地下芸人からテレビスターへ。変わったのは芸人ではなく世間か
たとえば、『THE W』で惜しくも優勝を逃したAマッソは、多くの視聴者から支持を得ていた。最終決戦で披露したネタは前回の大会同様、プロジェクションマッピングを利用した革新的なネタ「映像漫才」であった。一見するとかなり攻めているが、幅広い視聴者にもきちんと届く、難し過ぎず新しい、おもしろいネタであった。結果、優勝のオダウエダに1票届かず、不満の意見が散見されたのは記憶に新しい。
この点に私は大きな感動を覚えている。たった数年前まで、Aマッソといえば「トガり芸人」などと呼ばれる代表格だった。他の追随を許さないセンスあふれたネタでライブ界では一目置かれ、お笑いファンに熱狂的人気がある。そのような存在だったと思う。私もそのAマッソに魅了されたうちのひとりだ。
ただ、「ライブ界でカルト的人気がある=テレビでは活躍しづらい」という等式が存在しているのも事実。ところがその式は年を追うごとに崩れていった。遡ればいくらでも挙げられるだろうが、最近話題の「SMA芸人」はその代表格のように思える。
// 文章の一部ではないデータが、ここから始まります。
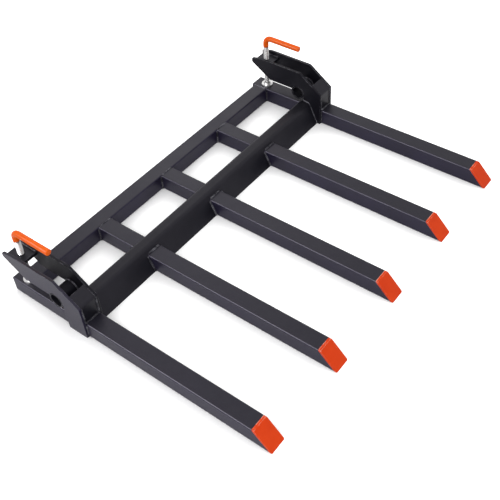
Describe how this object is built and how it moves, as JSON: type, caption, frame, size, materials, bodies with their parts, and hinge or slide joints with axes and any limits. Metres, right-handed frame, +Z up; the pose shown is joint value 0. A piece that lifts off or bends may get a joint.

バイきんぐやハリウッドザコシショウは、地下芸人からいつの間にかテレビで活躍するスターになっていた。
2017年、『M-1グランプリ』敗者復活戦での国民投票で、Aマッソは20位中19位だった。それが今や、日本中から優勝できなかったことを惜しまれる存在になるのだから、何が起こるかわからない。もちろん、それは当人の絶え間ない努力の結果ではあると思うのだが、お笑い自体のスタイルが180度変わったわけではない。
この4年で世間が受け入れられるお笑いの幅が広がっていることは明らかだと思う。
2022年はランジャタイの年になるか?
Aマッソが19位だった『M-1グランプリ2017』敗者復活戦。この年の20位、つまり最下位が誰だったか覚えているだろうか。『M-1グランプリ2021』で決勝進出を果たしたランジャタイである。2020年の敗者復活戦でも最下位だった。ひと言で片づけてしまえば、おととしまでは世間が追いつけていなかったお笑いなのである。
つい最近まで、地下ライブの皇帝のような存在だったランジャタイはこの1年でテレビに多数出演し、『M-1グランプリ』で決勝に進出するまでとなった。あのランジャタイが、だ。5分程度のネタ尺のお笑いライブで15分近くネタをしていたランジャタイだ。板橋区の施設で自主ライブをしていたところ、隣の部屋から声が大きいと苦情が来ていったん休憩を挟んだランジャタイだ。自粛中のインスタライブでオムライスを作ると言い放ったあと、1時間ずっとカラスの人形に邪魔をされて配信が終了したランジャタイだ。
それが年末の日曜のゴールデンタイムに、日本中から注目されながら「強風が吹いて猫が耳から入り身体を乗っ取られるネタ」を堂々と披露している現実。どこまで控えめに言っても異常でしかない。ずっと夢を見ているようだ。これも、もちろん好みや賛否はあるのだろうが、ここまで日本中の視線を集めた今、無敵だと思う。
2022年はランジャタイにすべてをぶち壊してほしい。そして新しいお笑いの世界をあぁ〜しらき・モダンタイムスと共に築いてほしいと願う。今がこれだけ夢の中にいるようなのだから、この先も今では見当のつかない未来が待ち受けているに違いない。